Startup time is MUCH improved in Firefox 3.6. Chrome still feels slightly quicker, but we're talking on the order of 100s of milliseconds. For something that I do once a day, at most, the difference is negligible.
"Startup time is MUCH improved in Firefox 3.6. Chrome still feels slightly quicker, but we're talking on the order of 100s of milliseconds. For something that I do once a day, at most, the difference is negligible."
Read the "The Effects of Slow Download Times" section. Those miniscule effects add up big over time, and lead to better overall satisfaction of the service. The link specifically refers to various web services, but I would be extremely surprised if there was not a similar effect in relation between satisfaction and general speediness (UI snappiness, JS/HTML/etc rendering speed) of various browsers.
Thats not to say that speed is the only reason to choose a browser, but it likely has more of an effect on how you use your browser (and therefore how you use the internet) than you would be able to consciously discern.

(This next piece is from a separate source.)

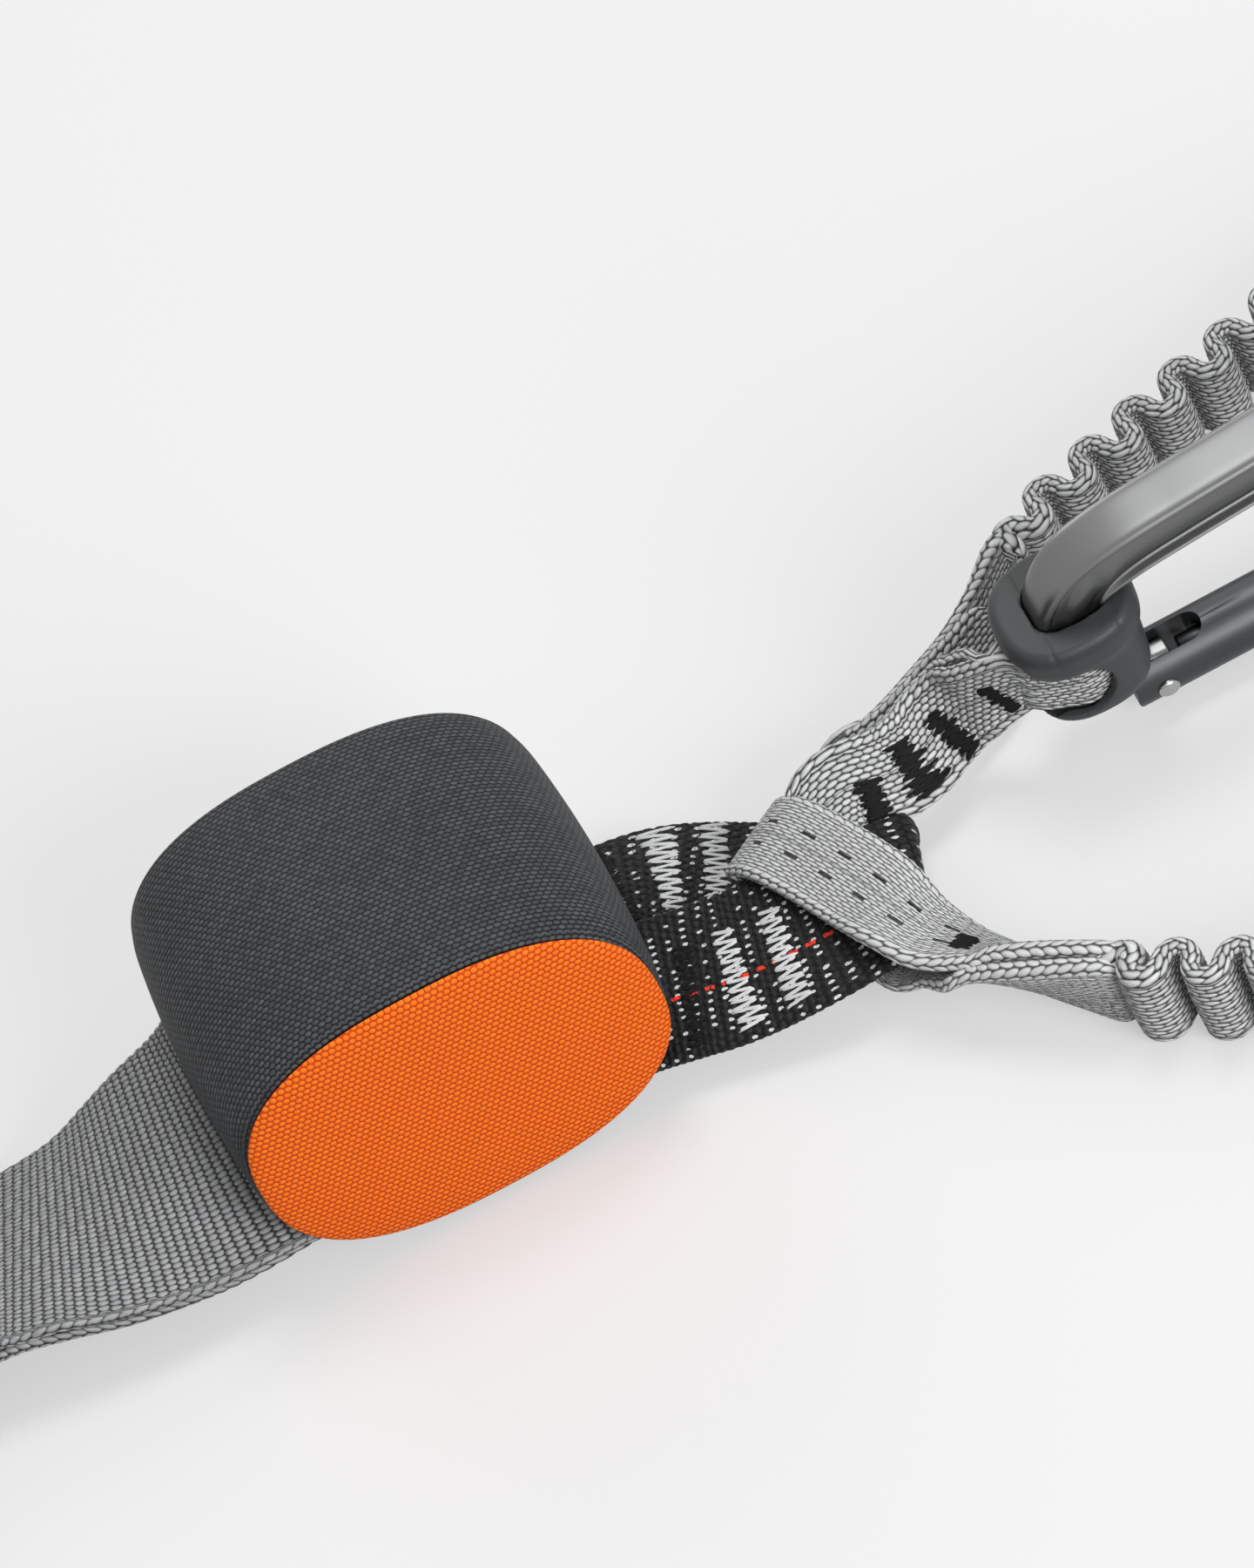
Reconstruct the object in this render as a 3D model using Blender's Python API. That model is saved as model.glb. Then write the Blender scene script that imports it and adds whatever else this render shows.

It does seem to be improved, but on my system (new-ish MBP running OS X), Chrome and Safari startup is nearly instantaneous, and Firefox still lags. I don't know how it compares on Windows.
Still.. bravo to the Firefox team for making a big improvement in this department. My ire is now refocused on the (lack of) JavaScript performance. :-)
Do you have a lot of plugins installed? I tested on a 6-month-old MacBook Pro 13", on both OS X and Win7, and Firefox starts up pretty much instantly (less than 500msecs). Agreed, Chrome and Safari seem marginally faster, but I don't close my browser very often, so it really doesn't matter.